First this: General Relativity alone is sufficient to create a pretty complex interacting world of ‘stuff’. I guess almost anyone would agree with this statement, as a fictional universe built of rotating, coalescing black holes has plenty of interaction, energy exchange, and other qualities. But it is not this world.

My theory, however strange it may sound is exactly that -we are living in a world described only by GR. All the interactions, fields, quantum phenomena and the rest can ultimately be described via plain old General Relativity. Plain except for the massively interconnected topology.

This is not an ‘end of physics’ argument, for if my theory is ‘true’ all I think it means is that we have found a new problem set – GR is not easily solvable, linear or predictable.
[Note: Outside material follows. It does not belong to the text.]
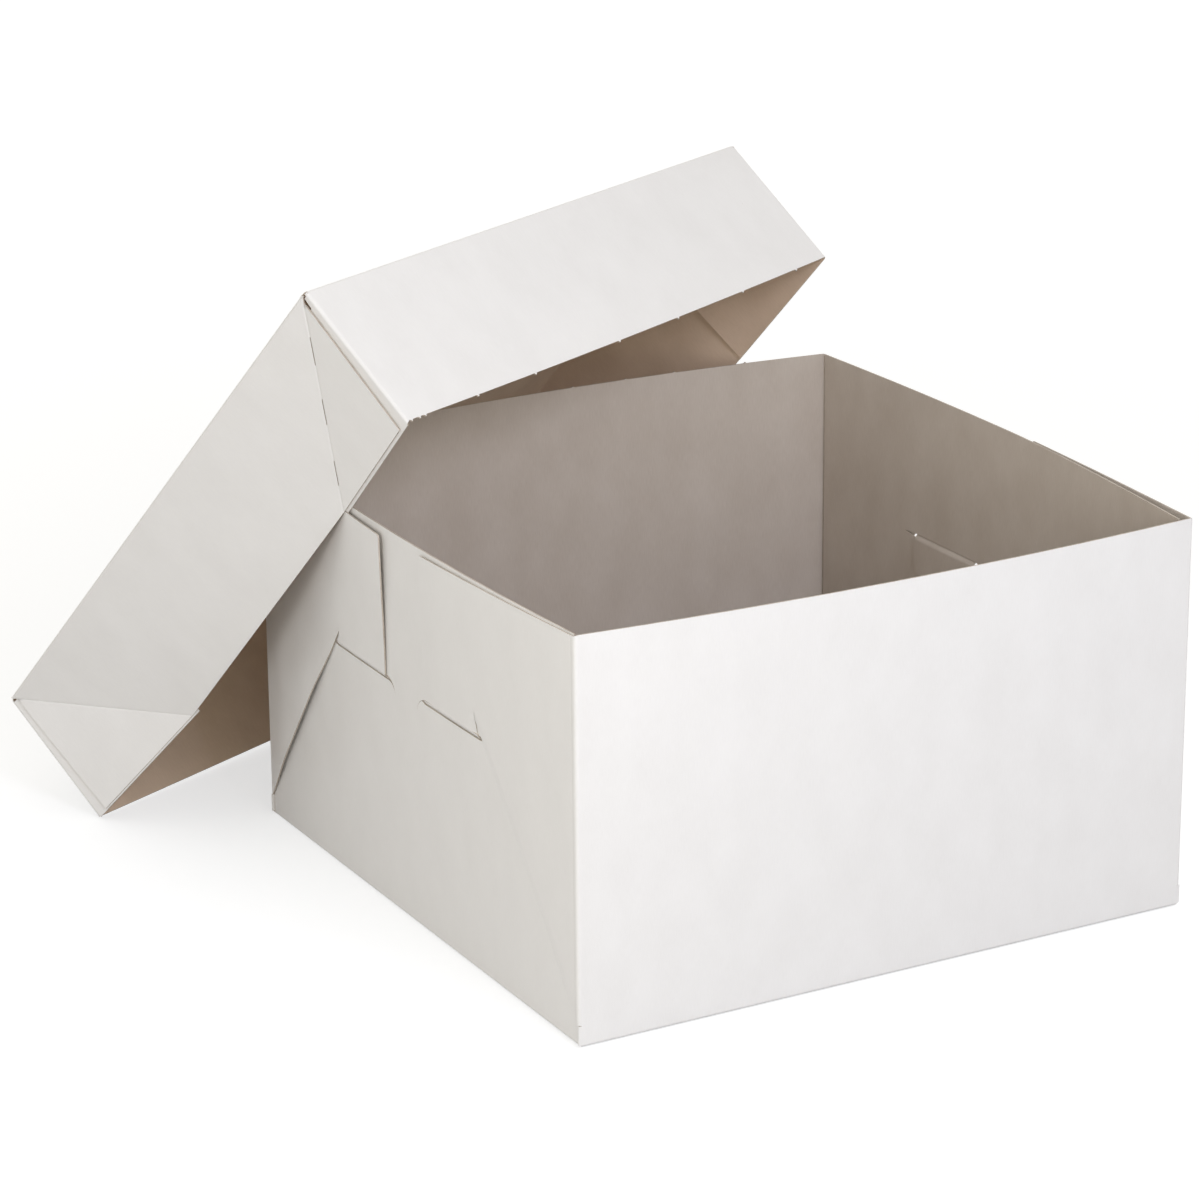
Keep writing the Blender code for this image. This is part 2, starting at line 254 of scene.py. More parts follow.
# %% The crease group
GROOVE, SHOULDER = 0.1, 0.85            # mm from the line: flat bottom of the groove, and where it ends

crease, crease_in, crease_out = node_group(
    "pressed_line", [("Distance", "NodeSocketFloat")], [("Height", "NodeSocketFloat")]
)
size_of = node(crease, "Math", {0: crease_in.outputs["Distance"]}, operation="ABSOLUTE")
groove = node(crease, "MapRange", {"From Min": GROOVE, "From Max": SHOULDER, "Value": size_of.outputs[0]},
              interpolation_type="SMOOTHSTEP")
crease.links.new(groove.outputs["Result"], crease_out.inputs["Height"])
print("pressed_line:", len(crease.nodes), "nodes")

# %% [markdown]
# Each material now joins the groups: the tone picks between two close colours, the specks darken it, and the
# fibres and creases feed a bump. The shader stays in the material, where an exporter can read it. The lid is
# another sheet of the same board; its back is painted browner and lighter for the warm light in its deep shade.


# %% Build a board material
def new_material(name):
    """A material, its node tree and the inputs of its Principled shader."""
    material = bpy.data.materials.new(name)
    material.use_nodes = True
    return material, material.node_tree, material.node_tree.nodes["Principled BSDF"].inputs


def finish_of_board(name, light, dark, speck, rough, fibre_depth, crease_depth):
    """A board material: colour between light and dark by tone, roughness by clouds, fibre and crease bump.

    Depths are in metres; rough is the roughness in the thin and the thick places of the coating.
    """
    material, tree, shader = new_material(name)
    place = node(tree, "UVMap", uv_map="board").outputs["UV"]
    fibre = node(tree, "Group", {"Board": place}, node_tree=fibres).outputs
    spot = node(tree, "Group", {"Board": place}, node_tree=specks).outputs

    tone = node(tree, "MapRange", {"From Min": 0.35, "From Max": 0.65, "Value": fibre["Tone"]})
    colour = node(tree, "Mix", {"Factor": tone.outputs["Result"], "A": (*dark, 1), "B": (*light, 1)},
                  data_type="RGBA")
    marked = node(tree, "Mix", {"Factor": spot["Mask"], "A": colour.outputs["Result"], "B": (*speck, 1)},
                  data_type="RGBA")
    tree.links.new(marked.outputs["Result"], shader["Base Color"])

    gloss = node(tree, "MapRange", {"From Min": 0.3, "From Max": 0.7, "To Min": rough[0], "To Max": rough[1],
                                    "Value": fibre["Clouds"]})
    tree.links.new(gloss.outputs["Result"], shader["Roughness"])

    distance = node(tree, "Attribute", attribute_name="score").outputs["Fac"]
    line = node(tree, "Group", {"Distance": distance}, node_tree=crease).outputs["Height"]
    pressed = node(tree, "Bump", {"Distance": crease_depth, "Height": line}).outputs["Normal"]
    relief = node(tree, "Bump", {"Distance": fibre_depth, "Height": fibre["Height"], "Normal": pressed})
    tree.links.new(relief.outputs["Normal"], shader["Normal"])
    return material


WHITE_FACE = finish_of_board(
    "coated_white_face", light=(0.873, 0.868, 0.862), dark=(0.836, 0.829, 0.821), speck=(0.42, 0.38, 0.33),
    rough=(0.42, 0.54), fibre_depth=0.000018, crease_depth=0.00012)
UNCOATED = {"speck": (0.26, 0.20, 0.15), "rough": (0.78, 0.90),
            "fibre_depth": 0.000045, "crease_depth": 0.00012}
BROWN_BACK = finish_of_board(
    "uncoated_back", light=(0.605, 0.550, 0.495), dark=(0.540, 0.482, 0.425), **UNCOATED)
# Painted light and shade: the lid's back is browner and lighter than the tray's, for the warm light in its deep
# shade.
LID_BACK_PAINTED_SHADE = finish_of_board(
    "uncoated_lid_back_painted_shade", light=(0.756, 0.605, 0.475), dark=(0.675, 0.530, 0.408), **UNCOATED)
CUT_EDGE = finish_of_board(
    "cut_edge", light=(0.62, 0.565, 0.50), dark=(0.42, 0.365, 0.31), speck=(0.28, 0.22, 0.17),
    rough=(0.80, 0.95), fibre_depth=0.000060, crease_depth=0.0)
TRAY_FINISHES = (WHITE_FACE, BROWN_BACK, CUT_EDGE)
LID_FINISHES = (WHITE_FACE, LID_BACK_PAINTED_SHADE, CUT_EDGE)
print("finishes:", [m.name for m in (*TRAY_FINISHES, LID_BACK_PAINTED_SHADE)])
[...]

In other words, a GR – only universe can be ‘almost anything’ according to the math – it may mean that new theories as important and different from the ‘base GR’ will be needed. Example: Cartesian – Newtonian space is the base for theories such as Newtonian Gravity, thermodynamics, etc. Common belief is that these theories are constructed using a Euclidian coordinate system as only a ‘part’ of the theory – it is my belief that, for instance, Newton’s Gravity does not so much use cartesian coordinates, as it is cartesian theory.